## start Source material
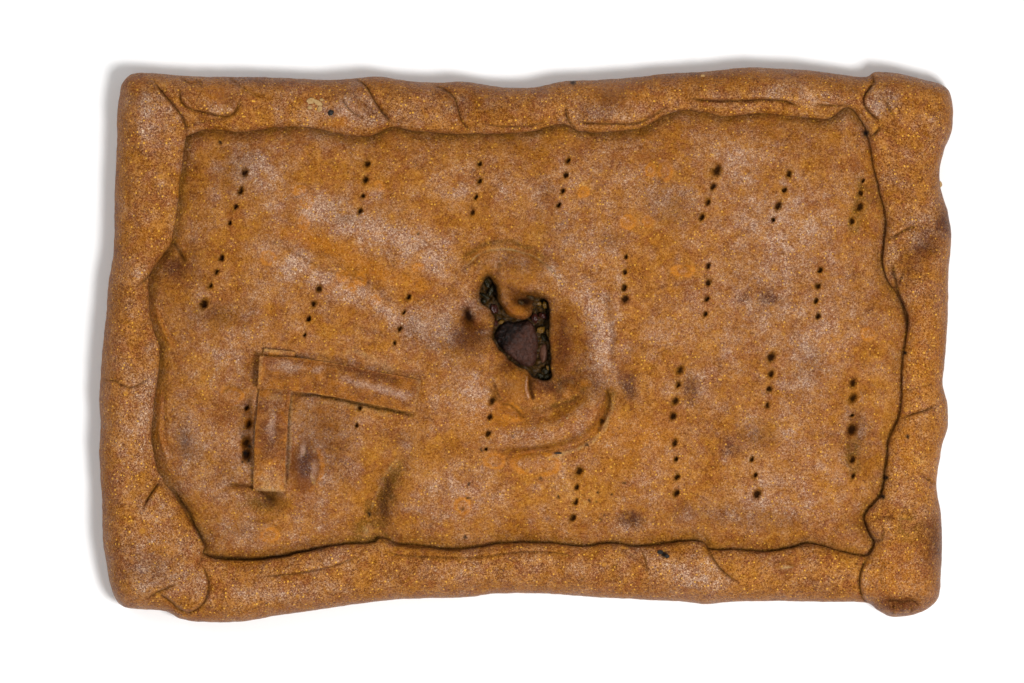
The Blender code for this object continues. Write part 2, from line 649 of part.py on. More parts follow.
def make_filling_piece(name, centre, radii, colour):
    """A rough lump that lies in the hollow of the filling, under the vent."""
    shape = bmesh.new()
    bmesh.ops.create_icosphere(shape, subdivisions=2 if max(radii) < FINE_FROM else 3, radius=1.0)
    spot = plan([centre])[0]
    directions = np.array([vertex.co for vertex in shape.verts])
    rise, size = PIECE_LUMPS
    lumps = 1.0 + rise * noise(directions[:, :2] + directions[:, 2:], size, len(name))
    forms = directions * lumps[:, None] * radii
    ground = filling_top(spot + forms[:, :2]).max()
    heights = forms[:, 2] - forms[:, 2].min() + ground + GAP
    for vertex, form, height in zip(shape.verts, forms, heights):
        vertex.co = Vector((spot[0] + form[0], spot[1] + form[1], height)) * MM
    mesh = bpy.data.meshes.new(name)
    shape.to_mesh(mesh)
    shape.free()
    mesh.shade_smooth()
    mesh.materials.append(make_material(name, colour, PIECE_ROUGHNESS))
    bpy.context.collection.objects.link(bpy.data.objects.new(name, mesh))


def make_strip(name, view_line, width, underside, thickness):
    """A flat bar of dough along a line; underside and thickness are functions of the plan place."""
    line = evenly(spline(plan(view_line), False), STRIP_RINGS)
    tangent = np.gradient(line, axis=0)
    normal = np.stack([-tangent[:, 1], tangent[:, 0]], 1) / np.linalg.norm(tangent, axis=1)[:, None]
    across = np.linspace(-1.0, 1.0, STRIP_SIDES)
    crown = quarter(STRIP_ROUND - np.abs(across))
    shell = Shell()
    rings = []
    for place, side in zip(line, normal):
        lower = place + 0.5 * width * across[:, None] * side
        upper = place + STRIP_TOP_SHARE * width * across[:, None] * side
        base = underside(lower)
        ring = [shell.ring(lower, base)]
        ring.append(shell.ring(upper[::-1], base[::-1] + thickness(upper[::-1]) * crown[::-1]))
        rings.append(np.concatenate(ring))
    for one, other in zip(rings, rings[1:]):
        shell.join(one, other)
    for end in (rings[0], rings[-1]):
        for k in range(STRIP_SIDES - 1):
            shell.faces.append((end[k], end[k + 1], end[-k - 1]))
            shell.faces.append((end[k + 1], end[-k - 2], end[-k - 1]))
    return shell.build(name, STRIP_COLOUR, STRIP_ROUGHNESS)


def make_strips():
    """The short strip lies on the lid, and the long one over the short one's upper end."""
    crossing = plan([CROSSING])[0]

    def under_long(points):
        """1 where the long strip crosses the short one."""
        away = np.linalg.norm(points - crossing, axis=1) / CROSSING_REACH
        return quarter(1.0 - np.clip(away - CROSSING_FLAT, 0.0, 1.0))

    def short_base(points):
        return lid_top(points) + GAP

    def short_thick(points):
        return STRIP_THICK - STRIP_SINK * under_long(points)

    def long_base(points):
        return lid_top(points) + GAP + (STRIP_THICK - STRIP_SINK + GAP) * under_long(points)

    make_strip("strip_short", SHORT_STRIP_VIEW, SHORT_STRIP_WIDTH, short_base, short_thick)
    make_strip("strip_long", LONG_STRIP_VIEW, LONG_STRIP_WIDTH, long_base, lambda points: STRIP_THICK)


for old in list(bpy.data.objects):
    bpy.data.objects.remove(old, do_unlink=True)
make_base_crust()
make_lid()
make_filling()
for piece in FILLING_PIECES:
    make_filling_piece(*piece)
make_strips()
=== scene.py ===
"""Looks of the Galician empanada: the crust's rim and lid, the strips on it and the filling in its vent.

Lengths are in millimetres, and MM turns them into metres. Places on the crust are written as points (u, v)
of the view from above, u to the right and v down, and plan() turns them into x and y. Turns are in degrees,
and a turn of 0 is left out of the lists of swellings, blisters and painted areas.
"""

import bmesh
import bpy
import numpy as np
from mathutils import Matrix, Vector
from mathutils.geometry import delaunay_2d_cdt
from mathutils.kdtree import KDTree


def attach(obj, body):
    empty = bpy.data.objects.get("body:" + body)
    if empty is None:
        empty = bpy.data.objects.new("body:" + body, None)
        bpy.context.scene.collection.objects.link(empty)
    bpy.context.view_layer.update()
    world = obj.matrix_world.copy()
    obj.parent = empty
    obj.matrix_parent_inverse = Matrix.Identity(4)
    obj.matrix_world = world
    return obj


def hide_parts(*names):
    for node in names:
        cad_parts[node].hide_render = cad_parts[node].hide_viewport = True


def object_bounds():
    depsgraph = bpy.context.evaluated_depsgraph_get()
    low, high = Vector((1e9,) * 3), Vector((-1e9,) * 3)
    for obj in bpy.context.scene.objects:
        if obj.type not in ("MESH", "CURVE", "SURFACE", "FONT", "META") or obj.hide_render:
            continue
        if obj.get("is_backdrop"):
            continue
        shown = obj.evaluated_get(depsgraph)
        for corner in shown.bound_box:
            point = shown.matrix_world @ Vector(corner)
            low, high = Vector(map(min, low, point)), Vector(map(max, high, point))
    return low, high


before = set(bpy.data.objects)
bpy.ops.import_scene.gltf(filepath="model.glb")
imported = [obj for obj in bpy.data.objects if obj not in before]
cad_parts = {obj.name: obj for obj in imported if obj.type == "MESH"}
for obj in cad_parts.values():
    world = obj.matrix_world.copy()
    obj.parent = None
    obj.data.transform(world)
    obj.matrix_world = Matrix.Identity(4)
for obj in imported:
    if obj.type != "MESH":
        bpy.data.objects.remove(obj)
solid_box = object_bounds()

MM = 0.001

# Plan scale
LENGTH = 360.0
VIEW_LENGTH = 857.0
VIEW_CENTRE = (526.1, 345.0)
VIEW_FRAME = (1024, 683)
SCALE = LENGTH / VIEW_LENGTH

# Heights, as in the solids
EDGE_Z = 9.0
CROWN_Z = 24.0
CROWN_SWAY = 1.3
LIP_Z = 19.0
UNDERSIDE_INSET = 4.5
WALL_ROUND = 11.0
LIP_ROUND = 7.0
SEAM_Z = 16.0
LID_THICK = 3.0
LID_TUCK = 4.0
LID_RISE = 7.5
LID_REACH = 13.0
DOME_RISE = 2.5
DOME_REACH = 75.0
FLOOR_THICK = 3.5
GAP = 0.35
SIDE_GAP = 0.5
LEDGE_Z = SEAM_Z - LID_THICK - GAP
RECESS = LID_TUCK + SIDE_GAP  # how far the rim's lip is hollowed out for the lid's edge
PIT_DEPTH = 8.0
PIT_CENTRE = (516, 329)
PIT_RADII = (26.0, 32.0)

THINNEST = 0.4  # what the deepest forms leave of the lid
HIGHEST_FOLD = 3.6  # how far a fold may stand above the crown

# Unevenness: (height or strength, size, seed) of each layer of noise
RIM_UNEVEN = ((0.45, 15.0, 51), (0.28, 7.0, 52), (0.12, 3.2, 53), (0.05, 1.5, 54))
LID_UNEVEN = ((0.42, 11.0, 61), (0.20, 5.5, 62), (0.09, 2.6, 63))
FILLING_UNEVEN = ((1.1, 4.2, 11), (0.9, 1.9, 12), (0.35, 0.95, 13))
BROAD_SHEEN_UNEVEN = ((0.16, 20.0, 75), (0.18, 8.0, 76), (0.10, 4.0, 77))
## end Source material
Stated problem: Would you reproduce the material above in full, exactly as given?

Complete output:
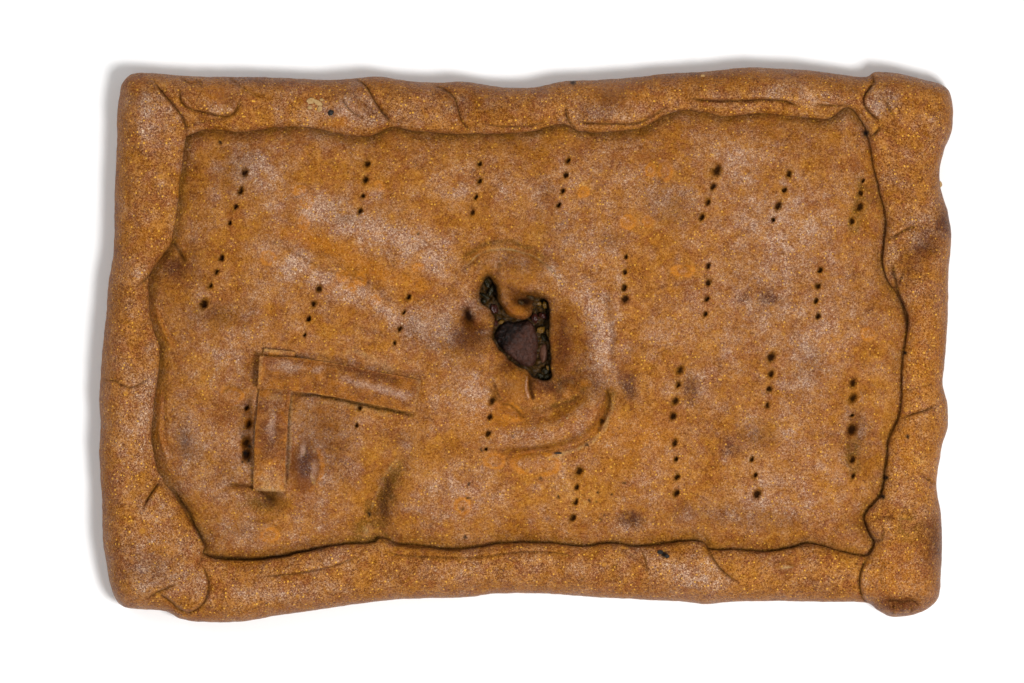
The Blender code for this object continues. Write part 2, from line 649 of part.py on. More parts follow.
def make_filling_piece(name, centre, radii, colour):
    """A rough lump that lies in the hollow of the filling, under the vent."""
    shape = bmesh.new()
    bmesh.ops.create_icosphere(shape, subdivisions=2 if max(radii) < FINE_FROM else 3, radius=1.0)
    spot = plan([centre])[0]
    directions = np.array([vertex.co for vertex in shape.verts])
    rise, size = PIECE_LUMPS
    lumps = 1.0 + rise * noise(directions[:, :2] + directions[:, 2:], size, len(name))
    forms = directions * lumps[:, None] * radii
    ground = filling_top(spot + forms[:, :2]).max()
    heights = forms[:, 2] - forms[:, 2].min() + ground + GAP
    for vertex, form, height in zip(shape.verts, forms, heights):
        vertex.co = Vector((spot[0] + form[0], spot[1] + form[1], height)) * MM
    mesh = bpy.data.meshes.new(name)
    shape.to_mesh(mesh)
    shape.free()
    mesh.shade_smooth()
    mesh.materials.append(make_material(name, colour, PIECE_ROUGHNESS))
    bpy.context.collection.objects.link(bpy.data.objects.new(name, mesh))


def make_strip(name, view_line, width, underside, thickness):
    """A flat bar of dough along a line; underside and thickness are functions of the plan place."""
    line = evenly(spline(plan(view_line), False), STRIP_RINGS)
    tangent = np.gradient(line, axis=0)
    normal = np.stack([-tangent[:, 1], tangent[:, 0]], 1) / np.linalg.norm(tangent, axis=1)[:, None]
    across = np.linspace(-1.0, 1.0, STRIP_SIDES)
    crown = quarter(STRIP_ROUND - np.abs(across))
    shell = Shell()
    rings = []
    for place, side in zip(line, normal):
        lower = place + 0.5 * width * across[:, None] * side
        upper = place + STRIP_TOP_SHARE * width * across[:, None] * side
        base = underside(lower)
        ring = [shell.ring(lower, base)]
        ring.append(shell.ring(upper[::-1], base[::-1] + thickness(upper[::-1]) * crown[::-1]))
        rings.append(np.concatenate(ring))
    for one, other in zip(rings, rings[1:]):
        shell.join(one, other)
    for end in (rings[0], rings[-1]):
        for k in range(STRIP_SIDES - 1):
            shell.faces.append((end[k], end[k + 1], end[-k - 1]))
            shell.faces.append((end[k + 1], end[-k - 2], end[-k - 1]))
    return shell.build(name, STRIP_COLOUR, STRIP_ROUGHNESS)


def make_strips():
    """The short strip lies on the lid, and the long one over the short one's upper end."""
    crossing = plan([CROSSING])[0]

    def under_long(points):
        """1 where the long strip crosses the short one."""
        away = np.linalg.norm(points - crossing, axis=1) / CROSSING_REACH
        return quarter(1.0 - np.clip(away - CROSSING_FLAT, 0.0, 1.0))

    def short_base(points):
        return lid_top(points) + GAP

    def short_thick(points):
        return STRIP_THICK - STRIP_SINK * under_long(points)

    def long_base(points):
        return lid_top(points) + GAP + (STRIP_THICK - STRIP_SINK + GAP) * under_long(points)

    make_strip("strip_short", SHORT_STRIP_VIEW, SHORT_STRIP_WIDTH, short_base, short_thick)
    make_strip("strip_long", LONG_STRIP_VIEW, LONG_STRIP_WIDTH, long_base, lambda points: STRIP_THICK)


for old in list(bpy.data.objects):
    bpy.data.objects.remove(old, do_unlink=True)
make_base_crust()
make_lid()
make_filling()
for piece in FILLING_PIECES:
    make_filling_piece(*piece)
make_strips()
=== scene.py ===
"""Looks of the Galician empanada: the crust's rim and lid, the strips on it and the filling in its vent.

Lengths are in millimetres, and MM turns them into metres. Places on the crust are written as points (u, v)
of the view from above, u to the right and v down, and plan() turns them into x and y. Turns are in degrees,
and a turn of 0 is left out of the lists of swellings, blisters and painted areas.
"""

import bmesh
import bpy
import numpy as np
from mathutils import Matrix, Vector
from mathutils.geometry import delaunay_2d_cdt
from mathutils.kdtree import KDTree


def attach(obj, body):
    empty = bpy.data.objects.get("body:" + body)
    if empty is None:
        empty = bpy.data.objects.new("body:" + body, None)
        bpy.context.scene.collection.objects.link(empty)
    bpy.context.view_layer.update()
    world = obj.matrix_world.copy()
    obj.parent = empty
    obj.matrix_parent_inverse = Matrix.Identity(4)
    obj.matrix_world = world
    return obj


def hide_parts(*names):
    for node in names:
        cad_parts[node].hide_render = cad_parts[node].hide_viewport = True


def object_bounds():
    depsgraph = bpy.context.evaluated_depsgraph_get()
    low, high = Vector((1e9,) * 3), Vector((-1e9,) * 3)
    for obj in bpy.context.scene.objects:
        if obj.type not in ("MESH", "CURVE", "SURFACE", "FONT", "META") or obj.hide_render:
            continue
        if obj.get("is_backdrop"):
            continue
        shown = obj.evaluated_get(depsgraph)
        for corner in shown.bound_box:
            point = shown.matrix_world @ Vector(corner)
            low, high = Vector(map(min, low, point)), Vector(map(max, high, point))
    return low, high


before = set(bpy.data.objects)
bpy.ops.import_scene.gltf(filepath="model.glb")
imported = [obj for obj in bpy.data.objects if obj not in before]
cad_parts = {obj.name: obj for obj in imported if obj.type == "MESH"}
for obj in cad_parts.values():
    world = obj.matrix_world.copy()
    obj.parent = None
    obj.data.transform(world)
    obj.matrix_world = Matrix.Identity(4)
for obj in imported:
    if obj.type != "MESH":
        bpy.data.objects.remove(obj)
solid_box = object_bounds()

MM = 0.001

# Plan scale
LENGTH = 360.0
VIEW_LENGTH = 857.0
VIEW_CENTRE = (526.1, 345.0)
VIEW_FRAME = (1024, 683)
SCALE = LENGTH / VIEW_LENGTH

# Heights, as in the solids
EDGE_Z = 9.0
CROWN_Z = 24.0
CROWN_SWAY = 1.3
LIP_Z = 19.0
UNDERSIDE_INSET = 4.5
WALL_ROUND = 11.0
LIP_ROUND = 7.0
SEAM_Z = 16.0
LID_THICK = 3.0
LID_TUCK = 4.0
LID_RISE = 7.5
LID_REACH = 13.0
DOME_RISE = 2.5
DOME_REACH = 75.0
FLOOR_THICK = 3.5
GAP = 0.35
SIDE_GAP = 0.5
LEDGE_Z = SEAM_Z - LID_THICK - GAP
RECESS = LID_TUCK + SIDE_GAP  # how far the rim's lip is hollowed out for the lid's edge
PIT_DEPTH = 8.0
PIT_CENTRE = (516, 329)
PIT_RADII = (26.0, 32.0)

THINNEST = 0.4  # what the deepest forms leave of the lid
HIGHEST_FOLD = 3.6  # how far a fold may stand above the crown

# Unevenness: (height or strength, size, seed) of each layer of noise
RIM_UNEVEN = ((0.45, 15.0, 51), (0.28, 7.0, 52), (0.12, 3.2, 53), (0.05, 1.5, 54))
LID_UNEVEN = ((0.42, 11.0, 61), (0.20, 5.5, 62), (0.09, 2.6, 63))
FILLING_UNEVEN = ((1.1, 4.2, 11), (0.9, 1.9, 12), (0.35, 0.95, 13))
BROAD_SHEEN_UNEVEN = ((0.16, 20.0, 75), (0.18, 8.0, 76), (0.10, 4.0, 77))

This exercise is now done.